Noel Clarke, the British mutlihyphenate (actor, producer, director, writer), has singlehandedly done more for British working class youth getting into acting and film careers than many in the industry.
With his ‘hood trilogy films Kidulthood (2006), Adulthood (2008) and Brotherhood (2016), he has given a platform to new British names and faces that simply wouldn’t have had a big break in TV or film without these platforms.
His “‘hood franchise’’ kicked off multiple copycat style films, but none that matched the quality and commercial success of his original blueprints (Adulthood grossed £1,203,319 at the UK Box Office during its opening weekend, ranking above The Incredible Hulk, Indiana Jones and The Kingdom Of The Crystal Skull and Sex and the City).
In the same way John Singleton’s directorial debut Boyz In The Hood and Poetic Justice juxtaposed early stars from American music and acting like Ice Cube, Nia Long, Angela Bassett and Janet Jackson, Tupac and Q Tip, Noel Clarke has authentically amalgamated British musicians with drama to document inner city life in London over a decade.
The final of the ‘hood films – Brotherhood – written and directed by Noel is released on August 29 across the UK and includes a supporting cast of Steven Cree, Olivia Chenery, Tonia Sotiropoulou, Nick Nevern, Adjoa Andoh, Arnold Oceng, Fredi ‘Kruga’ Nwaka and Ashley Thomas.
Clarke has been championing up and coming music acts on his film soundtracks for years. The soundtrack is as much a buzz and highlight as the film itself. The soundtracks perfectly encapsulate the era each of his films was made. In fact, simply examining each film’s narrative and soundtrack trajectory over the years is a microcosm of inner-city life in many of the UK’s ‘hoods of its time.

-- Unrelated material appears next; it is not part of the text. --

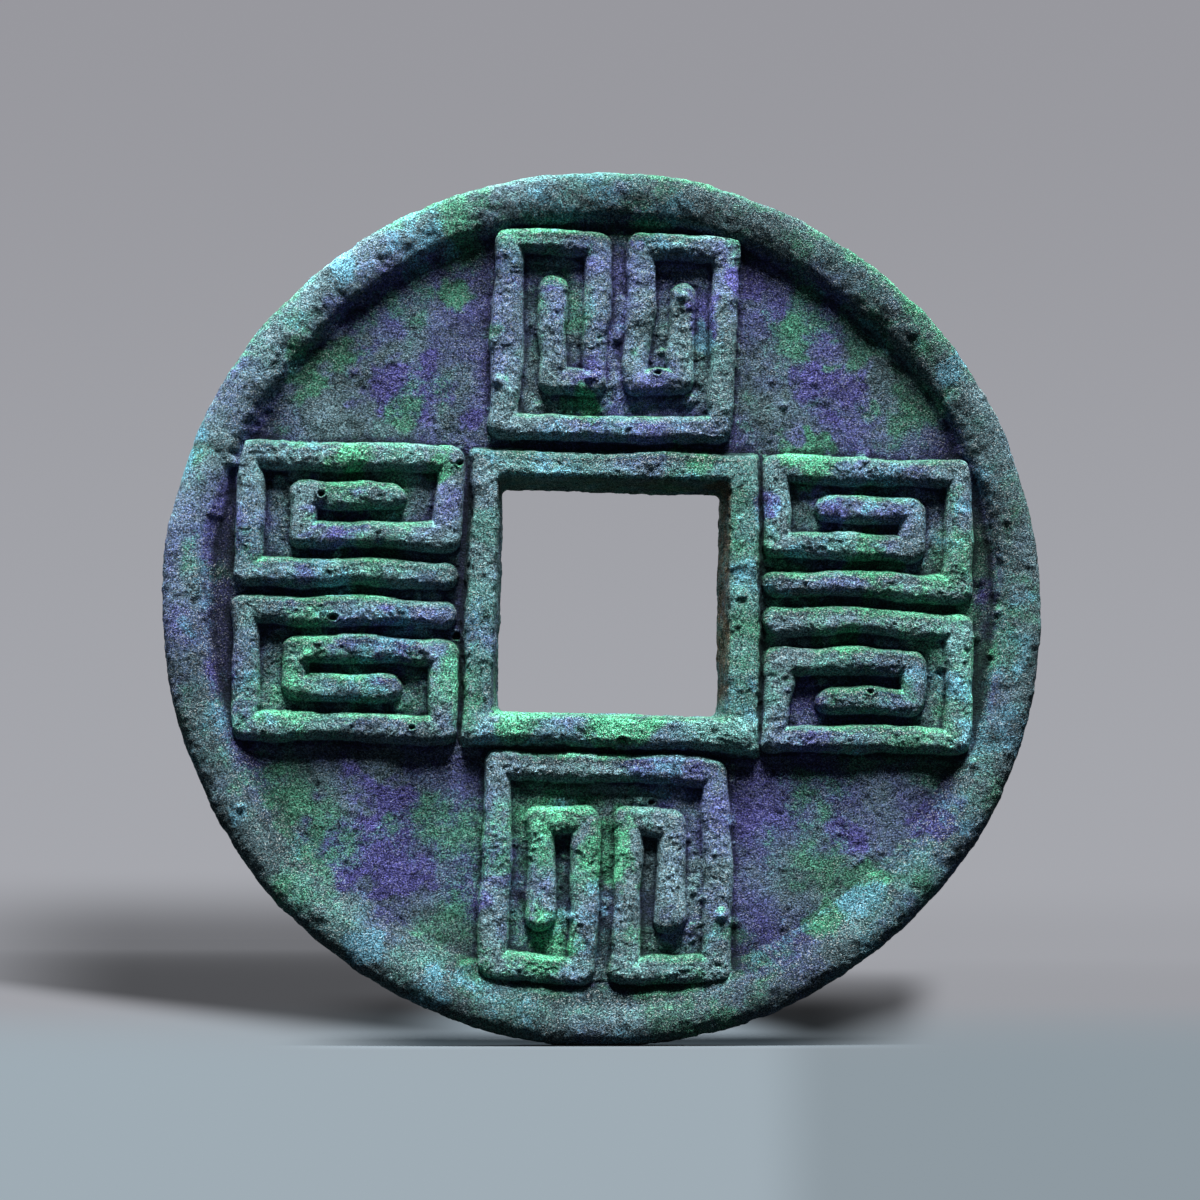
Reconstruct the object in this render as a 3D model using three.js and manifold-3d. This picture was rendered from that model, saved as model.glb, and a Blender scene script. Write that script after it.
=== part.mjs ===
// A large cast bronze coin with a square hole, standing on its edge.
// Millimetres, +Z up. The front of the coin faces -Y, and the origin is its lowest point.
// The coin is one casting. Each mesh is one region of it, and regions meet face to face.

import * as THREE from "three";
import { mergeVertices } from "three/addons/utils/BufferGeometryUtils.js";
import Module from "manifold-3d";

const wasm = await Module();
wasm.setup();

// Sizes of the blank and its outer rim
const coinDiameter = 41.5;
const coinThickness = 3.2; // over the crests of the rims, front and back
const fieldThickness = 1.6; // the sunk plate between the rims
const outerRimWidth = 2.1; // from the edge of the coin to the foot of the rim
const outerRimSlope = 0.35; // how far the rim's inner flank leans outwards
const outerEdgeRound = 0.45; // rounding of the rim's two outer edges
const standingFlat = 4.0; // width of the worn flat that the coin stands on

// Sizes of the square hole and its rim
const holeWidth = 10.3;
const holeHeight = 10.6;
const holeCornerRadius = 0.5; // corners of the hole itself
const holeShiftX = 0.3; // the hole was cast a little off the middle
const holeShiftZ = 0.15;
const holeRimWidth = 1.8; // from the wall of the hole to the foot of its rim
const holeRimRound = 0.5; // rounding of the crest of that rim
const holeRimCornerRadius = 0.9; // outer corners of that rim

// Sizes of the four raised panels on the front
const topPanelWidth = 11.6; // of the panels above and below the hole
const sidePanelInset = 0.1; // how far the side panels' ends stop short of the rim of the hole
const panelToHoleRim = 0.3; // groove between a panel and the rim of the hole
const panelToOuterRim = 0.85; // field left between a panel's edge and the outer rim
const cornerToOuterRim = 0.3; // least gap where a panel's corner comes near the outer rim
const padThickness = 0.18; // floor of the grooves above the field
const crestBelowRim = 0.08; // how much lower the ridges stand than the rims
const ridgeWidth = 1.25;
const ridgeRound = 0.42; // rounding of the crest of a ridge

// Counts that set how finely round shapes are cut
const coinFacets = 72;
const roundSteps = 3; // steps round a small rounding

// Places worked out from the sizes
const coinRadius = coinDiameter / 2;
const halfThickness = coinThickness / 2;
const halfField = fieldThickness / 2;
const facetAngle = (2 * Math.PI) / coinFacets;
const centreHeight = Math.sqrt(coinRadius ** 2 - (standingFlat / 2) ** 2);
const rimFootRadius = coinRadius - outerRimWidth;
const holeRimHalfWidth = holeWidth / 2 + holeRimWidth;
const holeRimHalfHeight = holeHeight / 2 + holeRimWidth;
const ridgeHeight = halfThickness - crestBelowRim - halfField;

// The squared spiral of a panel, as steps on a grid. The first number counts lines away from the
// panel's foot at the hole, and the second counts lines away from its middle line.
const lastLineOut = 5;
const sideSpiral = {
  lastLineAcross: 3.5,
  path: [
    [1.4, 2.5],
    [3.7, 2.5],
    [3.7, 1.5],
    [0, 1.5],
    [0, 3.5],
    [5, 3.5],
    [5, 0.5],
    [0, 0.5],
  ],
};
const topSpiral = {
  lastLineAcross: 2.5,
  path: [
    [0, 0],
    [0, 2.5],
    [5, 2.5],
    [5, 0.5],
    [1.3, 0.5],
    [1.3, 1.5],
    [3.7, 1.5],
  ],
};

function material(color, roughness) {
  return new THREE.MeshStandardMaterial({ color, roughness, metalness: 0.2 });
}

// A round outline: a polygon with one side level at the bottom.
function coinOutline(radius) {
  const points = [];
  for (let i = 0; i < coinFacets; i += 1) {
    const angle = (i + 0.5) * facetAngle;
    points.push(new THREE.Vector2(radius * Math.sin(angle), radius * Math.cos(angle)));
  }
  return points.reverse();
}

// A rectangle with round corners, drawn round the middle of the hole.
function holeOutline(halfWidth, halfHeight, radius) {
  const points = [];
  const corners = [
    [1, 1, 0],
    [-1, 1, 1],
    [-1, -1, 2],
    [1, -1, 3],
  ];
  for (const [sideX, sideZ, quarter] of corners) {
    for (let i = 0; i <= roundSteps; i += 1) {
      const angle = (quarter + i / roundSteps) * (Math.PI / 2);
      const x = holeShiftX + sideX * (halfWidth - radius) + radius * Math.cos(angle);
      const z = holeShiftZ + sideZ * (halfHeight - radius) + radius * Math.sin(angle);
      points.push(new THREE.Vector2(x, z));
    }
  }
  return points;
}

// Extrudes an outline in X and Z through the coin's thickness, from one depth to another.
function slab(outline, holes, back, front, round) {
  const shape = new THREE.Shape(outline);
  shape.holes = holes.map((points) => new THREE.Path(points));
  const geometry = new THREE.ExtrudeGeometry(shape, {
    depth: front - back - 2 * round,
    bevelEnabled: round > 0,
    bevelThickness: round,
    bevelSize: round,
    bevelOffset: -round,
    bevelSegments: roundSteps,
  });
  geometry.translate(0, 0, back + round);
  geometry.rotateX(Math.PI / 2);
  return geometry;
}

function toSolid(geometry) {
  const bare = geometry.clone();
  bare.deleteAttribute("normal");
  bare.deleteAttribute("uv");
  const merged = mergeVertices(bare);
  return new wasm.Manifold(
    new wasm.Mesh({
      numProp: 3,
      vertProperties: new Float32Array(merged.attributes.position.array),
      triVerts: new Uint32Array(merged.index.array),
    }),
  );
}

function toGeometry(solid) {
  const mesh = solid.getMesh();
  const geometry = new THREE.BufferGeometry();
  geometry.setAttribute("position", new THREE.BufferAttribute(mesh.vertProperties, 3));
  geometry.setIndex(new THREE.BufferAttribute(mesh.triVerts, 1));
  geometry.computeVertexNormals();
  return geometry;
}

// The plate between the rims, with the square opening that the rim of the hole fills.
function makeField() {
  const opening = holeOutline(holeRimHalfWidth, holeRimHalfHeight, holeRimCornerRadius);
  return slab(coinOutline(rimFootRadius), [opening], -halfField, halfField, 0);
}

// The ring round the coin. Its section leans in at the foot and is round at the outer edges, and
// its lowest stretch is worn flat.
function makeOuterRim() {
  const round = Math.min(outerEdgeRound, halfThickness);
  const half = [
    [rimFootRadius, halfField],
    [rimFootRadius + outerRimSlope, halfThickness],
  ];
  for (let i = 0; i <= roundSteps; i += 1) {
    const angle = (i / roundSteps) * (Math.PI / 2);
    const radius = coinRadius - round + round * Math.sin(angle);
    half.push([radius, halfThickness - round + round * Math.cos(angle)]);
  }
  const mirrored = half.map(([radius, depth]) => [radius, -depth]).reverse();
  const section = [...half, ...mirrored, half[0]].reverse();
  const points = section.map(([radius, depth]) => new THREE.Vector2(radius, depth));
  const ring = new THREE.LatheGeometry(points, coinFacets, facetAngle / 2);
  const kept = new THREE.BoxGeometry(2 * coinDiameter, coinDiameter, 2 * coinDiameter);
  kept.translate(0, 0, coinDiameter - centreHeight);
  return toGeometry(toSolid(ring).intersect(toSolid(kept)));
}

// The square frame that lines the hole and stands as high as the outer rim on both faces.
function makeHoleRim() {
  const outline = holeOutline(holeRimHalfWidth, holeRimHalfHeight, holeRimCornerRadius);
  const hole = holeOutline(holeWidth / 2, holeHeight / 2, holeCornerRadius).reverse();
  const widest = Math.min(holeRimWidth / 2, halfThickness - halfField, holeRimCornerRadius);
  const round = Math.min(holeRimRound, widest * 0.9);
  return slab(outline, [hole], -halfThickness, halfThickness, round);
}

// One straight bar of a ridge between two points, square at its ends.
function makeBar(start, end, ridgeBack, ridgeFront) {
  const half = ridgeWidth / 2;
  const left = Math.min(start.x, end.x) - half;
  const right = Math.max(start.x, end.x) + half;
  const low = Math.min(start.y, end.y) - half;
  const high = Math.max(start.y, end.y) + half;
  const outline = [
    new THREE.Vector2(left, low),
    new THREE.Vector2(right, low),
    new THREE.Vector2(right, high),
    new THREE.Vector2(left, high),
  ];
  const round = Math.min(ridgeRound, half * 0.9);
  return slab(outline, [], ridgeBack, ridgeFront, round);
}

// A raised panel. A floor pad carries two mirrored squared spirals, and all of it is trimmed to
// the round field. place turns a distance out from the hole and one across into a point.
function makePanel(spiral, place, foot, halfAcross) {
  const outEdge = rimFootRadius - panelToOuterRim;
  const half = ridgeWidth / 2;
  const outStep = (outEdge - foot - ridgeWidth) / lastLineOut;
  const acrossStep = (halfAcross - half) / spiral.lastLineAcross;
  const corners = [place(foot, -halfAcross), place(outEdge, halfAcross)];
  const left = Math.min(corners[0].x, corners[1].x);
  const right = Math.max(corners[0].x, corners[1].x);
  const low = Math.min(corners[0].y, corners[1].y);
  const high = Math.max(corners[0].y, corners[1].y);
  const padOutline = [
    new THREE.Vector2(left, low),
    new THREE.Vector2(right, low),
    new THREE.Vector2(right, high),
    new THREE.Vector2(left, high),
  ];
  const behindField = 0;
  let solid = toSolid(slab(padOutline, [], behindField, halfField + padThickness, 0));
  for (const side of [-1, 1]) {
    const points = spiral.path.map(([out, across]) =>
      place(foot + half + out * outStep, side * across * acrossStep),
    );
    for (let i = 1; i < points.length; i += 1) {
      const bar = makeBar(points[i - 1], points[i], behindField, halfField + ridgeHeight);
      solid = solid.add(toSolid(bar));
    }
  }
  const trimOutline = coinOutline(rimFootRadius - cornerToOuterRim);
  return toGeometry(solid.intersect(toSolid(slab(trimOutline, [], halfField, coinThickness, 0))));
}

const group = new THREE.Group();

function addRegion(name, geometry, color, roughness) {
  const mesh = new THREE.Mesh(geometry, material(color, roughness));
  mesh.name = name;
  mesh.position.z = centreHeight;
  group.add(mesh);
}

const topFoot = holeRimHalfHeight + panelToHoleRim;
const sideFoot = holeRimHalfWidth + panelToHoleRim;
const halfTop = topPanelWidth / 2;
const halfSide = holeRimHalfHeight - sidePanelInset;
const up = (out, across) => new THREE.Vector2(holeShiftX + across, out);
const down = (out, across) => new THREE.Vector2(holeShiftX + across, -out);
const toRight = (out, across) => new THREE.Vector2(out, holeShiftZ + across);
const toLeft = (out, across) => new THREE.Vector2(-out, holeShiftZ + across);

addRegion("field", makeField(), "#47566b", 0.9);
addRegion("outer_rim", makeOuterRim(), "#5c7c7f", 0.85);
addRegion("hole_rim", makeHoleRim(), "#5b8d87", 0.85);
addRegion("top_panel", makePanel(topSpiral, up, topFoot + holeShiftZ, halfTop), "#4a686c", 0.85);
addRegion("bottom_panel", makePanel(topSpiral, down, topFoot - holeShiftZ, halfTop), "#4a6a66", 0.85);
addRegion("right_panel", makePanel(sideSpiral, toRight, sideFoot + holeShiftX, halfSide), "#466460", 0.85);
addRegion("left_panel", makePanel(sideSpiral, toLeft, sideFoot - holeShiftX, halfSide), "#48646a", 0.85);

export default group;
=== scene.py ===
import math

import bpy
import numpy as np
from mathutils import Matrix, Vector


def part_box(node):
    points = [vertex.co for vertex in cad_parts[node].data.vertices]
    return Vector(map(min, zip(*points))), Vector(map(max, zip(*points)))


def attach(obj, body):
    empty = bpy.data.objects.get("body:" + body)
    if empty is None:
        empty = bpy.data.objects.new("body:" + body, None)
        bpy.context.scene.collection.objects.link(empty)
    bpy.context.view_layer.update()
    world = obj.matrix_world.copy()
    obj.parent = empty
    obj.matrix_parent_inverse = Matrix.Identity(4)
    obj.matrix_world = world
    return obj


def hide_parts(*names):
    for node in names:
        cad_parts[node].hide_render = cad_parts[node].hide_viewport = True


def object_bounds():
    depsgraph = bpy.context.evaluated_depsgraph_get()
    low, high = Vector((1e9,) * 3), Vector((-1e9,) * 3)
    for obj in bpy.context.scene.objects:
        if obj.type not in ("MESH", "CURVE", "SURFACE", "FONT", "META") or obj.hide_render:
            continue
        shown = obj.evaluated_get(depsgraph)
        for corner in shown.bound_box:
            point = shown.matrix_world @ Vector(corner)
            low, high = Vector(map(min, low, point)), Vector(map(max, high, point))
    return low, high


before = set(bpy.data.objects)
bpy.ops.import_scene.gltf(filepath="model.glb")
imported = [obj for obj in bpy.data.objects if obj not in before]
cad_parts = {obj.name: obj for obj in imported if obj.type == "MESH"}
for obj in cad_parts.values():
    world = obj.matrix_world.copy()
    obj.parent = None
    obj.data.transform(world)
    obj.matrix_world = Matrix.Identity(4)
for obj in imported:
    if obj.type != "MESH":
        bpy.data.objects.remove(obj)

bl_info = {
    "name": "Cast bronze coin",
    "version": (1, 0, 0),
    "blender": (4, 5, 0),
    "location": "View3D > Sidebar > Coin",
    "description": "Builds a large cast coin with a square hole, in green and violet patina",
    "category": "Mesh",
}

# Shapes are worked out in millimetres about the middle of the coin, with x to the right, z up and
# depth along y. They are turned into metres in the frame's own place when a mesh is made.
MM = 0.001
CAD_LOW, CAD_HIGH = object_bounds()
FIELD_LOW, FIELD_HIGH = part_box("field")
HOLE_RIM_LOW, HOLE_RIM_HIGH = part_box("hole_rim")
CENTRE_HEIGHT = (FIELD_HIGH.z + FIELD_LOW.z) / 2 / MM
COIN_RADIUS = (CAD_HIGH.x - CAD_LOW.x) / 2 / MM
CREST = (CAD_HIGH.y - CAD_LOW.y) / 2 / MM
FIELD_LEVEL = FIELD_HIGH.y / MM
PROUD = 0.06
CREST_LINE = CREST - PROUD
RELIEF = CREST_LINE - FIELD_LEVEL
RIM_FOOT = (FIELD_HIGH.x - FIELD_LOW.x) / 2 / MM
HOLE_U = (HOLE_RIM_HIGH.x + HOLE_RIM_LOW.x) / 2 / MM
HOLE_V = (HOLE_RIM_HIGH.z + HOLE_RIM_LOW.z) / 2 / MM - CENTRE_HEIGHT
HOLE_RIM_HALF_WIDTH = (HOLE_RIM_HIGH.x - HOLE_RIM_LOW.x) / 2 / MM
HOLE_RIM_HALF_HEIGHT = (HOLE_RIM_HIGH.z - HOLE_RIM_LOW.z) / 2 / MM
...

In 2006 and 2008, Kidulthood and Adulthood showcased early work from names like Femi Oyeniran and Jamie Winstone as well as Aml Ameen and Arnold Oceng, the latter two who now both enjoy successful American TV and Hollywood film work (The Good Lie, The Butler, Beyond The Lights, Harry’s Law).
Both early films also gave a platform to music acts like Bashy, Ghetts, J2K, Plan B, Sway, Dizzee Rascal, Tinchy Stryder, Chipmunk, Lethal B, Kate Nash, Wiley and more.
The timing for the upcoming Brotherhood couldn’t be more perfect, after a year in which grime and UK Hip Hop have been at their all time high across the globe. This film showcases acts like Stormzy, Krept and Konan and Chip among others as well as older more established names like singer Laura Mvula and rapper Ty.
This new movie see, a now highly anticipated cameo by grime music’s current prince Stormzy, who gets a double whammy by not only acting but also being on the soundtrack.
Clarke’s narratives always provide an authentic London landscape that used to be (and often still is) denied by middle class folk living in policed postcodes like Hampstead and Knightsbridge.
His adidas clad characters come from all walks of life with unique struggles and experiences.
Clarke’s own character Sam Peel is now all grown up, no longer the protagonist and simply trying to stay on the good, clean, family-man path, but like so many others, he is dragged back into an unwanted situation. What is it this time that will make Sam Peel put on again, the iconic hoodie? What happens that makes Sam, who wants a peaceful legal way of life, get yanked back into an environment that just wont let him out of its clutches?
As you’d expect from the themes and motifs that the films have already set in stone, there is violence and sex and vulgar slanguage. But look beyond these for the powerful stories and reasons before quickly judging. These scenes aren’t heightened or glamorised for a film audience; they aren’t just about inner city life on West London streets, they are a reality happening in every town among our young people that grown ups simply don’t want to believe it.
Ensuring the naked scenes aren’t just the female actresses titillating the audience, there are numerous fully naked men too and of course, Noel himself, who always makes a point to show off his bottom with aplomb.
Noel is a master at writing and eight years later, Brotherhood shows just how far he has come in developing and hooking an audience into full, meaty narratives. His characters are tragic heroes and heroines, capable of being frighteningly violent whilst frightened, and throw out hilarious comedic one-liners in the midst of tragic scenes.
Produced via his Unstoppable Entertainment and Maggie Monteith’s Carpalla Films, in Brotherhood Clarke has also managed to highlight and comment on social and political areas that affect youth and society without being cliché. A powerful monologue mid film says all that many would want to voice and applaud its raw honesty. Comments on social discord, young people and the police, class differences, racism, and loyalty among friends. Even though it’s been eight years since the last installment of this story, its narrative and commentary is now more relevant than ever.
Of all the ‘hood films this one takes you on a huge roller-coaster of an emotional journey, empathising with every character and holding your hand to your mouth in shock as much as you will clutch your belly laughing. Most impressively, the film’s beautiful yet gritty scenes were all shot in just 24 days across London. Many predict it will go down in UK cinema as a classic, award-winning piece of cinematography.